O livro da jornalista Adriana Carranca Malala: A menina que queria ir para a escola (Companhia das Letrinhas, 2015) é uma versão de uma história real que envolve confronto e ação política, só que voltada para o público infantil. A autora narra o que passou para chegar na terra onde Malala Yousafzai vivia – em Mingora, no Vale do Swat, no Paquistão -, o que o lugar representa e como vivem lá, além de contar o aconteceu no local em 2012, quando a protagonista da história sofreu um atentado a tiro por atuar politicamente em defesa da educação universal.
O livro é rico em informações, contextualiza bem o que aconteceu e tem ilustrações atrativas. É literatura infantojuvenil de alto nível, que pode conectar as crianças com os seus direitos. A história de Malala aconteceu do outro lado do mundo, mas podemos traçar um paralelo com o que acontece com as crianças em todos os lugares.
A região onde Malala vivia estava dominada pelos Talebans, grupo religioso extremista que, entre outros desmandos, também proibiu que as meninas estudassem. Malala não aceitou. Ela era filha de professor e acompanhava o pai na militância pela educação. Teve apoio da família para continuar lutando pelo que acreditava e foi responsável por divulgar informações sobre o que acontecia no Vale do Swat sob o jugo do Taleban.
‘Diga à meninas de todo o mundo que se tornem Malalas e lutem por educação até que todas possam ir à escola’ (p. 75)
Não estamos sob o domínio de radicais (ainda não, pelo menos…), mas como tratamos as crianças e adolescentes que se manifestam pelo que querem por aqui? Sobre a educação, por exemplo: em São Paulo, no Rio de Janeiro, no Rio Grande do Sul e em outros estados brasileiros, adolescentes que acreditam na causa da educação – assim como Malala acreditou – lutam e, para isso, ocuparam as escolas estaduais. E como o mundo adulto lida com isso? Embora a história da menina paquistanesa tenha reverberado por todo lugar, no seu próprio país, ela foi desacreditada.
Além da educação, nossas crianças têm outros direitos e precisam saber que podem e devem lutar por eles. A história da Malala é uma bela inspiração. Crianças e adolescentes precisam ter voz e se fazer ouvir. Muitas vezes, a ação política e o empoderamento infantil é uma clara herança dos pais, como no caso da Malala e, por exemplo, da MC Sofia, garota que canta sobre racismo e feminismo: teve influência da mãe e avó, mulheres ativistas do movimento negro.
O despertar das crianças para seu próprio empoderamento também deve partir dos pais, quando dão ouvidos aos filhos, quando deixam que façam escolhas e explicam o que acontece no mundo.
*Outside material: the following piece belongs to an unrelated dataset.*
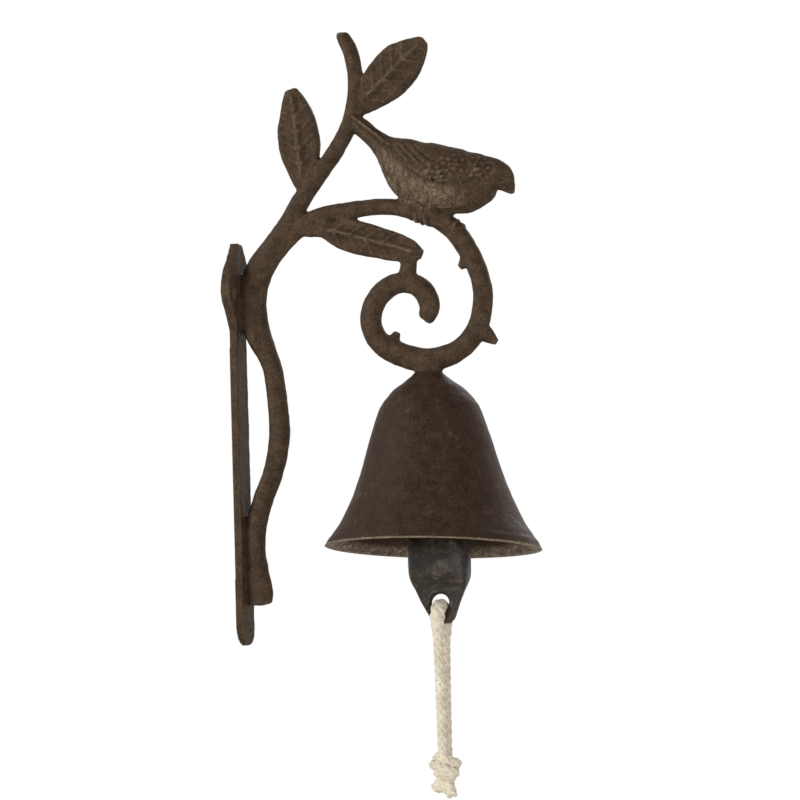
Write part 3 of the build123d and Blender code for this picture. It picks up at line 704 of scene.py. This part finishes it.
def bell_skin(sides=256):
    """Bell: an outside curve, the same curve set in by the wall, a thick crown and a bore. The rim
    is ground on a slant, so each point drops or rises with the cube of its depth. Also returned is
    a share for each point: the rim's edge, worn lighter, and a band just inside the mouth, painted
    lighter as painted light."""
    outer = through([(r * mouth_r, -d * height) for r, d in outer_shares], 0.6)
    along = np.gradient(outer, axis=0)
    along /= np.linalg.norm(along, axis=1)[:, None]
    inner = outer + wall * np.stack([along[:, 1], -along[:, 0]], -1)
    crown = 2 * wall
    mouth_in = np.array([np.interp(height, -inner[:, 1], inner[:, 0]), -height])
    inner = inner[(inner[:, 0] > 9.5) & (inner[:, 1] < -crown - 0.4) & (inner[:, 1] > -height + 0.2)]
    inner = np.concatenate([inner, mouth_in[None]])
    depth = -outer[:, 1]
    band = 0.10 * bump(depth - 11.6, 0.7) + 0.08 * bump(depth - 14.2, 0.7)
    lip = 0.18 * bump(depth - 70.4, 1.0) - 0.15 * bump(depth - 68.6, 1.0)
    outer = outer + (band + lip)[:, None] * np.stack([-along[:, 1], along[:, 0]], -1)
    rim_out, rim_in = outer[-1], inner[-1]
    rim = np.linspace(rim_out, rim_in, 9)[1:-1]
    rounding = np.sin(np.linspace(0, math.pi, 9)[1:-1])
    rim[:, 1] -= 0.15 * rounding
    top = [(3.3, -crown), (3.3, 0.0)]
    loop = np.concatenate([outer, rim, inner[::-1], [(9.0, -crown)], top])
    angle = np.linspace(0, TAU, sides, endpoint=False)[None]
    r, h = loop[:, :1], loop[:, 1:]
    share = np.clip(-h / height, 0, 1) ** 3
    slant = math.tan(math.radians(2.85)) * r * np.cos(angle) * share
    x = bell_x + r * np.cos(angle)
    y = r * np.sin(angle)
    z = seat_z + h - slant
    # The rim's edge is worn lighter; the rows just inside the mouth get painted light.
    rim_wear_and_lit_band = np.zeros(len(loop))
    rim_wear_and_lit_band[len(outer) - 1:len(outer) + 2] = 1.0
    under = slice(len(outer) + 2, len(outer) + len(rim) + len(inner))
    rim_wear_and_lit_band[under] = 0.8 * (1 - fade(height + loop[under, 1], 2.0, 5.0))
    faces = quads(len(loop), sides, closed_rows=True).tolist()
    return np.stack([x, y, z], -1).reshape(-1, 3), faces, np.repeat(rim_wear_and_lit_band, sides)


bell_verts, bell_faces, bell_wear_and_lit_band = bell_skin(224)
bell = piece_from("cast_bell", bell_verts, outward(bell_verts, bell_faces))
bell_points, bell_normals = read_points(bell.data)
skin = 0.12 * lattice(bell_points, 5.5, 31) + 0.07 * lattice(bell_points, 2.0, 37)
away = fade(np.hypot(bell_points[:, 0] - bell_x, bell_points[:, 1]), 6, 10)
skin *= 1 - fade(seat_z - bell_points[:, 2], 69.0, 72.0)
write_points(bell, bell_points + bell_normals * (skin * away)[:, None])
flecks = fade(lattice(bell_points, 1.3, 61), 0.0, 0.5)
# Paler where worn and where light is painted: the rim's edge worn, the band inside the mouth painted light,
# and high places of the skin rubbed.
mark_wear_and_painted_light(bell, np.maximum(bell_wear_and_lit_band * (0.45 + 0.55 * flecks), 0.2 * fade(skin, 0.08, 0.17)))
bell.data.materials.append(iron_bell)
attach(bell, "bracket")
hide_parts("bell")


# Hanger: eye bolt, washer, lock nut and hook

stud_r = 2.9
eye_z = eye_low[2] + 6.8


def thread(radius, low, high, pitch=1.0, depth=0.55, sides=48):
    """Screw thread: a rod whose radius falls and rises once a pitch, turning with the angle."""
    rows = int((high - low) / (pitch / 10))
    h = np.linspace(low, high, rows)[:, None]
    angle = np.linspace(0, TAU, sides, endpoint=False)[None]
    wave = np.abs(((h / pitch - angle / TAU) % 1.0) - 0.5) * 2
    ends = np.minimum(fade(h, low, low + 0.6), 1 - fade(h, high - 0.6, high))
    r = radius - depth * (1 - wave) - 0.5 * (1 - ends)
    x, y = bell_x + r * np.cos(angle), r * np.sin(angle)
    return capped(np.stack([x, y, h + 0 * angle], -1))


eye_bolt = piece_from("hanger_eye_bolt", *merged([
    thread(stud_r, eye_low[2] + 12.4, eye_high[2]),
    ring((hang_x, 0, eye_z), 5.2, 3.2, "y"),
]))
eye_bolt.data.materials.append(zinc)
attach(eye_bolt, "bracket")
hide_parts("eye_bolt")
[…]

Crianças precisam de explicações verdadeiras e de empatia, não de distanciamento ou exclusão social.
Minha experiência nesse campo ainda é oriunda de curto período. Mas já é um exercício diário de readequação do próprio ego entender que até um bebê tem preferências e precisa de liberdade para defendê-las. Adultos precisam ser capazes de entender isso e, na medida do possível, respeitar a infância.
Guardadas as devidas proporções: há dias em que não quer comer arroz e feijão, mas aponta loucamente para a goiaba na fruteira. Não se interessa pelo brinquedo que eu apresento, mas vê muito mais graça em tirar todos os potes de plástico do armário.
Em proporção muito menor, são escolhas que precisam ser respeitadas, que têm consequências que são pacientemente e exaustivamente explicadas: não posso obrigar ninguém a comer nem a brincar com o que eu acredito ser melhor. Aos poucos, parece que sou entendida.
Pretendo levar esse exercício adiante, até que minha filha possa ler o livro da Malala e entender do que se trata. Até lá, espero que ela se sinta livre para fazer escolhas, para defender o que acredita, e possa entender que haverá, comigo, na sua educação e na vida em sociedade, condições negociáveis e outras não. Mas, principalmente, espero até lá ter ouvido e sensibilidade treinados para não minar sua individualidade e escolhas.